Let me be clear, the operation, as Herb liked to call it, wasn’t a small sum. The land, the established crops, the house and outbuildings would easily go for over a million dollars. I knew that because I’d checked on Zillow like a million times for same sized operations.
Walking away from that, when I’d put everything I had since I was a kid, into this place? Didn’t sit well with me.
Starting from nothing wasn’t a plan. I had no money, no real savings that I had access to, except one thousand, two hundred and thirteen dollars I’d managed to stash under the floorboards in my bedroom.
That money had taken me years to accumulate. The change from every grocery shop or supply run that I’d skim by the barest margin so he wouldn’t know what I was doing.
I’d waited, biding my time, until the day came when he stopped demanding the receipt so he could do the math and make sure the numbers added up. The day when he finally trusted that what I returned in change not used was accurate.
That’s when my savings began.
But it wasn’t enough. Not to walk away from this town, this state and find some way to start over.
Maybe my problem was I wasn’t very brave.

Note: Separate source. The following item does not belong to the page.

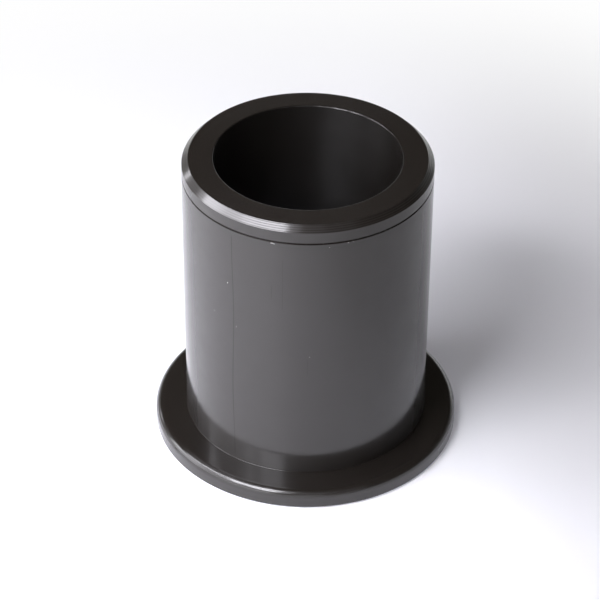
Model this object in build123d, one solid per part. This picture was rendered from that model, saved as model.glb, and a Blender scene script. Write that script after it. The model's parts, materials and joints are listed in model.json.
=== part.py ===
from build123d import *
import os

# Flanged plain bushing, moulded in one piece.
# The axis is Z. The flange's underside lies on Z = 0, and the sleeve's chamfered tip points along +Z.
# All sizes are in millimetres.

# Driving sizes: bore, wall, flange and length
BORE_DIAMETER = 15.0
WALL = 2.5
FLANGE_REACH = 2.6
FLANGE_THICKNESS = 1.6
OVERALL_LENGTH = 25.7

# Driving sizes: the tip, where the bushing enters its housing
LEAD_IN = 0.5
GROOVE_BELOW_TIP = 1.5
GROOVE_WIDTH = 0.14
GROOVE_FLOOR = 0.05
GROOVE_DEPTH = 0.06

# Driving sizes: edges
TIP_MOUTH_ROUND = 0.1
FLANGE_EDGE_ROUND = 0.65
FLANGE_ROOT_FILLET = 0.08
FOOT_CHAMFER = 0.15
FOOT_MOUTH_CHAMFER = 0.3

# Radii and heights that follow from them
BORE_RADIUS = BORE_DIAMETER / 2
SLEEVE_RADIUS = BORE_RADIUS + WALL
FLANGE_RADIUS = SLEEVE_RADIUS + FLANGE_REACH
LEAD_IN_FOOT = OVERALL_LENGTH - LEAD_IN
GROOVE_CENTRE = OVERALL_LENGTH - GROOVE_BELOW_TIP


def half_section():
    """The solid side of the section through the axis, with radius across and height up.

    Each corner is (radius, height, rounding), in order up the outside and down the bore."""
    flange = [
        (BORE_RADIUS + FOOT_MOUTH_CHAMFER, 0, 0),
        (FLANGE_RADIUS - FOOT_CHAMFER, 0, 0),
        (FLANGE_RADIUS, FOOT_CHAMFER, 0),
        (FLANGE_RADIUS, FLANGE_THICKNESS, FLANGE_EDGE_ROUND),
        (SLEEVE_RADIUS, FLANGE_THICKNESS, FLANGE_ROOT_FILLET),
    ]
    groove_radius = SLEEVE_RADIUS - GROOVE_DEPTH
    witness_groove = [
        (SLEEVE_RADIUS, GROOVE_CENTRE - GROOVE_WIDTH / 2, 0),
        (groove_radius, GROOVE_CENTRE - GROOVE_FLOOR / 2, 0),
        (groove_radius, GROOVE_CENTRE + GROOVE_FLOOR / 2, 0),
        (SLEEVE_RADIUS, GROOVE_CENTRE + GROOVE_WIDTH / 2, 0),
    ]
    tip = [
        (SLEEVE_RADIUS, LEAD_IN_FOOT, 0),
        (SLEEVE_RADIUS - LEAD_IN, OVERALL_LENGTH, 0),
        (BORE_RADIUS, OVERALL_LENGTH, TIP_MOUTH_ROUND),
    ]
    foot_mouth = [
        (BORE_RADIUS, FOOT_MOUTH_CHAMFER, 0),
    ]
    corners = flange + witness_groove + tip + foot_mouth
    outline = FilletPolyline(
        [(radius, height) for radius, height, rounding in corners],
        radius=[rounding for radius, height, rounding in corners],
        close=True,
    )
    return make_face(Plane.XZ * outline)


flanged_bushing = revolve(half_section(), axis=Axis.Z)

os.makedirs("parts", exist_ok=True)
export_step(flanged_bushing, "parts/flanged_bushing.step")
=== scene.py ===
import json
import math

import bpy
from mathutils import Matrix, Vector


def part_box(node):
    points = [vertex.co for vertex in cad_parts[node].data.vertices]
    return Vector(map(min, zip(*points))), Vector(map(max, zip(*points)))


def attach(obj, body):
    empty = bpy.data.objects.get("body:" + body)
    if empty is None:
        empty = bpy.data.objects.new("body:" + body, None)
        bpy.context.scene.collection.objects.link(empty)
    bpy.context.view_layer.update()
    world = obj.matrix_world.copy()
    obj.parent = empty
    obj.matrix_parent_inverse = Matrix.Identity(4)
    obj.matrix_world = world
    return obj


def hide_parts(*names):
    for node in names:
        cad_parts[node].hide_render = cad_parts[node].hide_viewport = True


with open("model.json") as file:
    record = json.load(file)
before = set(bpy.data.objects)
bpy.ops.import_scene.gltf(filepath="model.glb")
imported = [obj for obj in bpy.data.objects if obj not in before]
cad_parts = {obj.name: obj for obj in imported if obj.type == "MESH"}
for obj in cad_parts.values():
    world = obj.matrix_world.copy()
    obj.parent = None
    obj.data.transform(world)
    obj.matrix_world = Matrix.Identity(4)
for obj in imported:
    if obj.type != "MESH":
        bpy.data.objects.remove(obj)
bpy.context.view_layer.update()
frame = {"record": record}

# A flanged plain bushing of near-black plastic, standing on its flange on a pale studio floor.
# The scene is in metres, with the axis on Z and the flange's underside on Z = 0. Only the plastic's
# material works in millimetres.
# An angle round the axis is in degrees from the front, with the side on the camera's right positive.
# A name that ends in LEVELS gives the two levels of a noise between which its patches come in.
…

I didn’t see myself striking out on my own to a city (I used to dream about Seattle, because in my head it was the most different place on earth from Riverbend) without a high school diploma, college degree, or at least a few months’ rent while I tried to find some job.
That’s always where my imagination ended for me. Working as a waitress at some restaurant. Getting by. Living in some shitty apartment, most likely with a roommate who ate the leftover food I brought home.
I spent a lot of time working out very detailed trajectories for myself, but it always came back to the farm.
My farm. My legacy. My sweat for ten years as both a laborer and housekeeper.
It belonged to me.
But, the only way I was going to be able to hold on to it was to watch my father marry me off to some cowboy.
I’d have to come up with a whole new plan.
Wait for Herb to pass. Figure out how to plan for a divorce that resulted in me getting what I was rightfully owed. All of it.
It was days like these I regretted the fact that I wasn’t a sociopathic murderer.
No, running didn’t get me what I wanted. Fighting Herb was pointless. And I wasn’t capable of violence.
Marriage, and navigating my way through a temporary situation, were the only ways out.
I just didn’t know what I was going to have to do, to get to the other side of it.
But I did know this. The man, whoever he was, was going to be my new mortal enemy.